Obviously, I was never really good at math.
I’m the current day Paul of Tarsus, scales at my feet and my eyes wide open. And I’m looking around and want to shake everyone and go, “KIM KARDASHIAN DOESN’T CARE IF YOU GET EXTENSIONS TO LOOK LIKE HER!” but I feel like my noise would fall on deaf ears.
And yet? Jesus has written a message within me, and I know I’m tasked to put it on (digital) paper. Okay, and real paper, too. So my prayer, the answered portion of the “What should I do?” question is this:
What I made you to do.
My newsletter peeps already know how I shut down my social media and my blog. All that social stuff is gone for good for me (I enjoy quiet and living life without captioning it in my head for Insta way too much). But I missed blogging. It’s going to look different.
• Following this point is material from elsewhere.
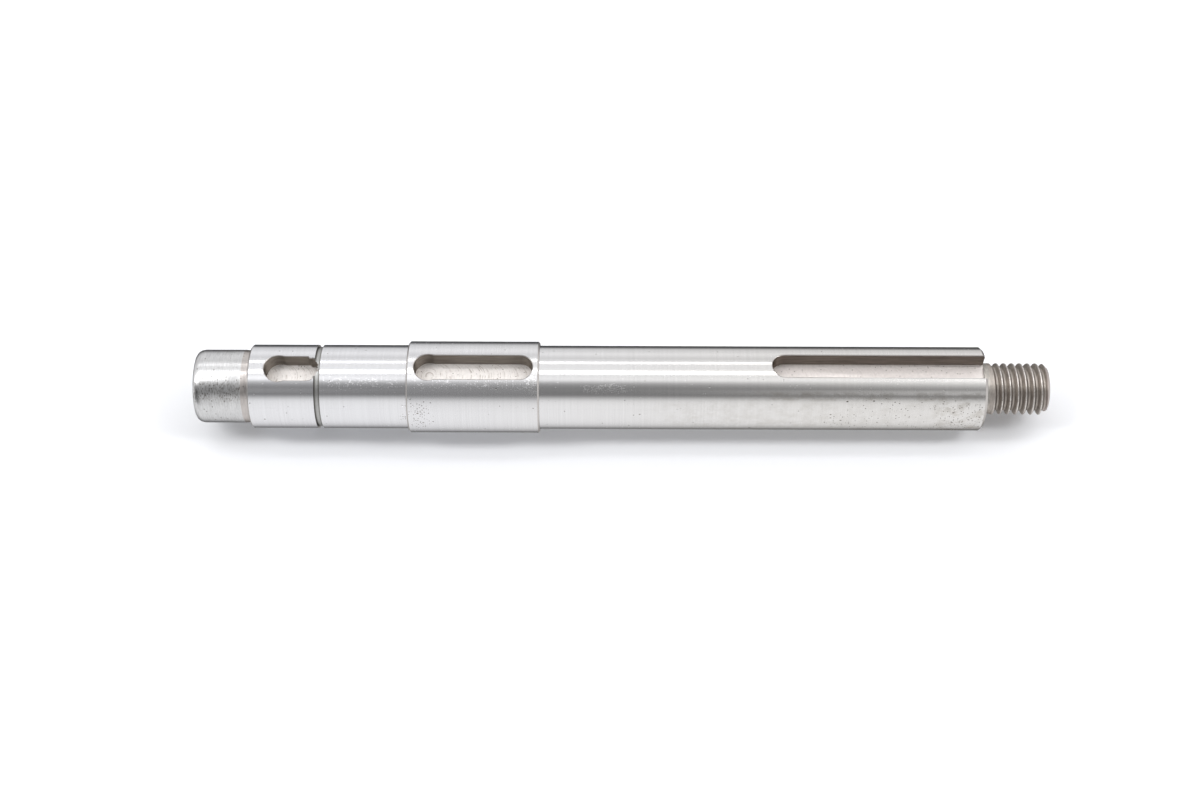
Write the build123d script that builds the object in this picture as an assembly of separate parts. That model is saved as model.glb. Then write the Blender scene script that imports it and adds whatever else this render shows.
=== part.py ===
from build123d import *
from math import radians, tan
import os

# Stepped drive shaft: turned from round steel bar, ground, and end-milled for three keys.
# Millimetres. The shaft's axis is X, and the thread is at its +X end. The origin is on the axis,
# in the plane of the shoulder that the gear is pushed against. The gear and collar keyways face
# +Z, because the shaft lies with its heavier side underneath.

# Plain journal at the -X end, with a long lead-in for its bush
journal_diameter = 14.0
journal_length = 10.5
journal_lead_length = 1.6
journal_lead_depth = 1.0

# Gear seat, with a groove for an external retaining ring
gear_seat_diameter = 16.0
gear_seat_length = 30.0
ring_groove_width = 1.1
ring_groove_depth = 0.4
ring_groove_to_shoulder = 16.3

# Collar, the largest diameter, for a keyed hub
collar_diameter = 17.5
collar_length = 25.0

# Drive section, the long seat beyond the collar
drive_diameter = 16.0
drive_length = 84.5
drive_end_chamfer = 0.45

# M10 x 1.5 threaded end: the solid has its major diameter, without the helix
thread_diameter = 9.85
thread_length = 12.5
thread_end_chamfer = 0.8

# Edge break on the turned corners, and the finer one round the keyways
corner_break = 0.3
keyway_edge_break = 0.15

# Keyways for keys with round ends, with their depths from the top of the seat
key_width = 5.0
plunge_diameter = 5.4
gear_keyway_length = 10.45
gear_keyway_depth = 4.05
gear_keyway_run_in = 0.95
collar_keyway_length = 22.4
collar_keyway_depth = 4.05
collar_keyway_setback = 1.4
drive_keyway_length = 40.5
drive_keyway_depth = 3.6
drive_keyway_clocking = 7.0

# Centre holes in both ends, from turning and grinding between centres
centre_angle = 60.0
drill_point_angle = 118.0
journal_centre_pilot = 2.5
journal_centre_mouth = 5.3
journal_centre_depth = 5.5
thread_centre_pilot = 2.0
thread_centre_mouth = 4.25
thread_centre_depth = 4.6

# Stations along the axis
gear_seat_start = -gear_seat_length
journal_start = gear_seat_start - journal_length
ring_groove_end = -ring_groove_to_shoulder
ring_groove_start = ring_groove_end - ring_groove_width
drive_start = collar_length
drive_end = drive_start + drive_length
thread_end = drive_end + thread_length

journal_radius = journal_diameter / 2
gear_seat_radius = gear_seat_diameter / 2
ring_groove_radius = gear_seat_radius - ring_groove_depth
collar_radius = collar_diameter / 2
drive_radius = drive_diameter / 2
thread_radius = thread_diameter / 2


def revolved(outline):
    """A solid of revolution about the X axis, from the (x, radius) points of its half section."""
    half_section = make_face(Plane.XZ * Polyline(*outline, close=True))
    return revolve(half_section, Axis.X)


def ground_length():
    """The journal, seats and collar, up to the drive section's end face, before any keyway."""
    return revolved([
        (journal_start, 0),
        (journal_start, journal_radius - journal_lead_depth),
        (journal_start + journal_lead_length, journal_radius),
        (gear_seat_start, journal_radius),
        (gear_seat_start, gear_seat_radius - corner_break),
        (gear_seat_start + corner_break, gear_seat_radius),
        (ring_groove_start, gear_seat_radius),
        (ring_groove_start, ring_groove_radius),
        (ring_groove_end, ring_groove_radius),
        (ring_groove_end, gear_seat_radius),
        (0, gear_seat_radius),
        (0, collar_radius - corner_break),
        (corner_break, collar_radius),
        (drive_start - corner_break, collar_radius),
        (drive_start, collar_radius - corner_break),
        (drive_start, drive_radius),
        (drive_end - drive_end_chamfer, drive_radius),
        (drive_end, drive_radius - drive_end_chamfer),
        (drive_end, 0),
    ])


def threaded_end():
    """The stud beyond the drive section, at the thread's major diameter."""
    return revolved([
        (drive_end, 0),
        (drive_end, thread_radius),
        (thread_end - thread_end_chamfer, thread_radius),
        (thread_end, thread_radius - thread_end_chamfer),
        (thread_end, 0),
    ])


def centre_hole(pilot, mouth, depth):
    """Cutter for a centre hole that runs along +X from its mouth at the origin."""
    cone_depth = (mouth - pilot) / 2 / tan(radians(centre_angle / 2))
    point_depth = pilot / 2 / tan(radians(drill_point_angle / 2))
    return revolved([
        (0, 0),
        (0, mouth / 2),
        (cone_depth, pilot / 2),
        (depth, pilot / 2),
        (depth + point_depth, 0),
    ])


def keyway_cutter(start, end, floor, seat_radius, plunged):
    """Cutter for a keyway that faces +Z, from its flat floor out past the seat's surface.

    Its ends are as round as the end mill, which cut a little wide where it was plunged.
    """
    height = 2 * seat_radius - floor
    slot = Pos((start + end) / 2, 0, floor) * SlotOverall(end - start, key_width)
    cutter = extrude(slot, height)
    if plunged:
        plunge = Pos(start + plunge_diameter / 2, 0, floor) * Circle(plunge_diameter / 2)
        cutter += extrude(plunge, height)
    return cutter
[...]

All my past posts (I’ve started to add them to “Essays” at the bottom of this page if you want to check them out) served their purpose. Now, I think I’m just supposed to show you who I am without a smidge of pretense. I am a woman child who still likes Hanson and wonders why nobody smiles anymore. I’m a woman child who’s loved by Jesus and wants to show that love to others. Not to convert them. I can do no such thing. But to remind them whose they are, and to pray deeply that they return to a Father who’s never stopped loving them.
Also? I’m back to writing a book. It’s a small and secret project that I might talk little about or everything about. Who knows with me.
I’m grateful to be walking on the right path. Funny how many twists and turns there always are but I suppose that’s half the fun of it.
In the meantime, I hope God’s limbered up that hip of His. I feel another prayer coming on.